**Dataset extract:**
⁂
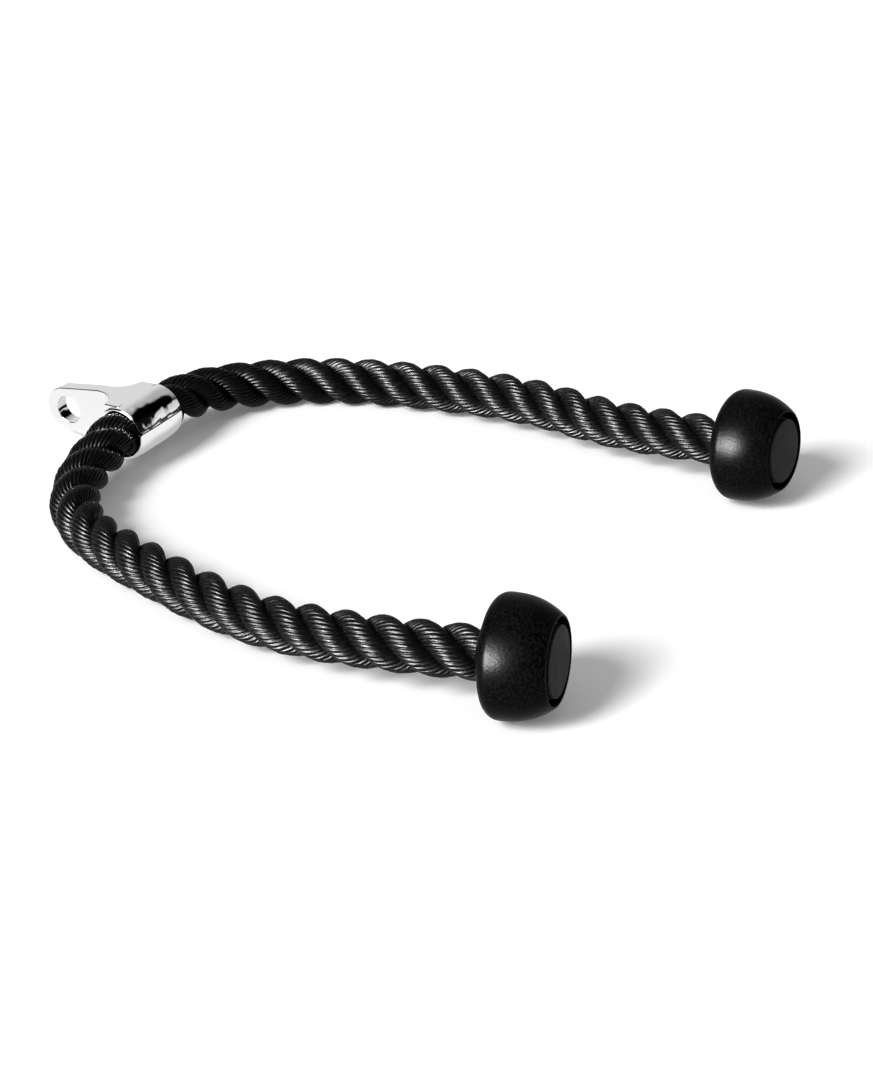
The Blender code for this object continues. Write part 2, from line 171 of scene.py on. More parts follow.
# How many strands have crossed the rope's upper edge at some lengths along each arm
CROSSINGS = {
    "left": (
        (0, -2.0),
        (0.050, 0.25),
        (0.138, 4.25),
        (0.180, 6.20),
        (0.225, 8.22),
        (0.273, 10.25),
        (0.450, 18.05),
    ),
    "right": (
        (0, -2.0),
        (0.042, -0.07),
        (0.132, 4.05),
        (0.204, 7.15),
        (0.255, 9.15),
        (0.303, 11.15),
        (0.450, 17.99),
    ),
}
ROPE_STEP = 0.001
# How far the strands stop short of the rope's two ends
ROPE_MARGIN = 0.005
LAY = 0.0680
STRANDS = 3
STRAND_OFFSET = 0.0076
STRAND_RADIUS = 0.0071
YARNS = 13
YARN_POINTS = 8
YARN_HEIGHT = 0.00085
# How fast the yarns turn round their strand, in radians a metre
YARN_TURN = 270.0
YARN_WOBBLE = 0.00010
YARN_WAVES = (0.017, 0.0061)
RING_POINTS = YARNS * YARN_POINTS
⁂
**Instructions to follow:** Print the listing above in its entirety, with every line exact.

**Answer to this exercise:**
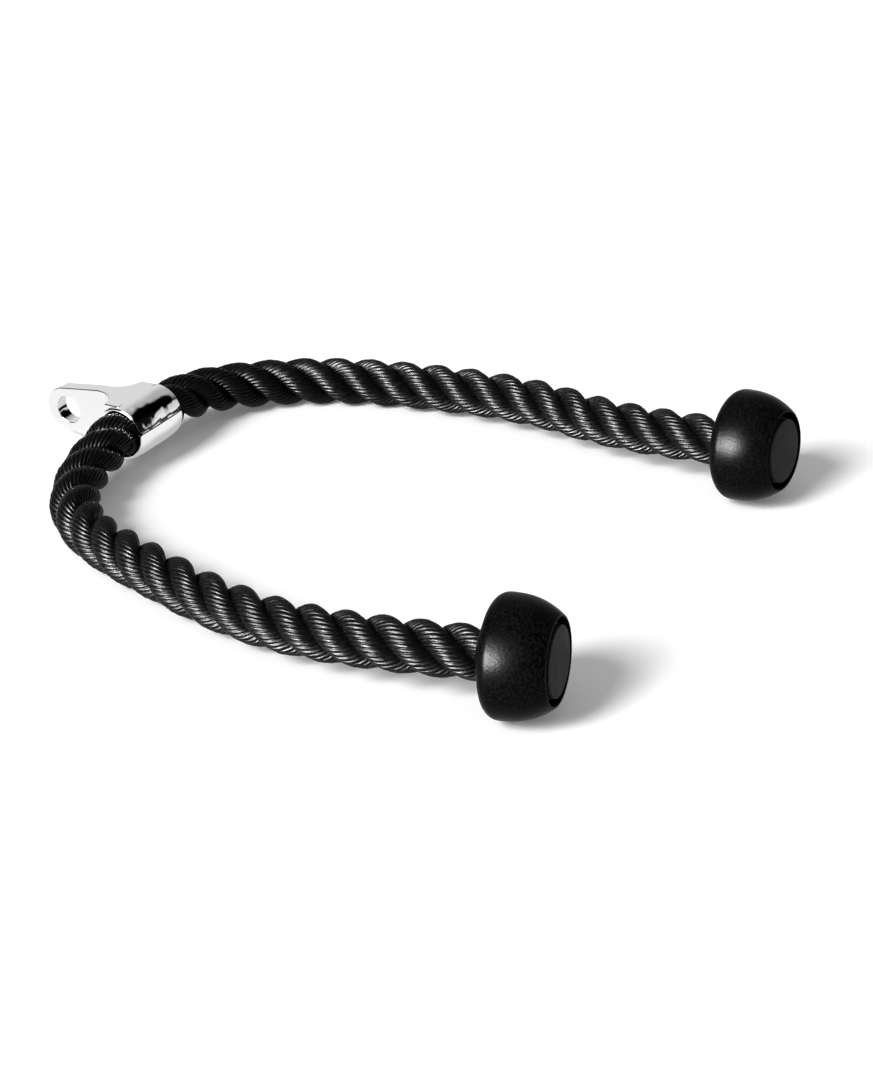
The Blender code for this object continues. Write part 2, from line 171 of scene.py on. More parts follow.
# How many strands have crossed the rope's upper edge at some lengths along each arm
CROSSINGS = {
    "left": (
        (0, -2.0),
        (0.050, 0.25),
        (0.138, 4.25),
        (0.180, 6.20),
        (0.225, 8.22),
        (0.273, 10.25),
        (0.450, 18.05),
    ),
    "right": (
        (0, -2.0),
        (0.042, -0.07),
        (0.132, 4.05),
        (0.204, 7.15),
        (0.255, 9.15),
        (0.303, 11.15),
        (0.450, 17.99),
    ),
}
ROPE_STEP = 0.001
# How far the strands stop short of the rope's two ends
ROPE_MARGIN = 0.005
LAY = 0.0680
STRANDS = 3
STRAND_OFFSET = 0.0076
STRAND_RADIUS = 0.0071
YARNS = 13
YARN_POINTS = 8
YARN_HEIGHT = 0.00085
# How fast the yarns turn round their strand, in radians a metre
YARN_TURN = 270.0
YARN_WOBBLE = 0.00010
YARN_WAVES = (0.017, 0.0061)
RING_POINTS = YARNS * YARN_POINTS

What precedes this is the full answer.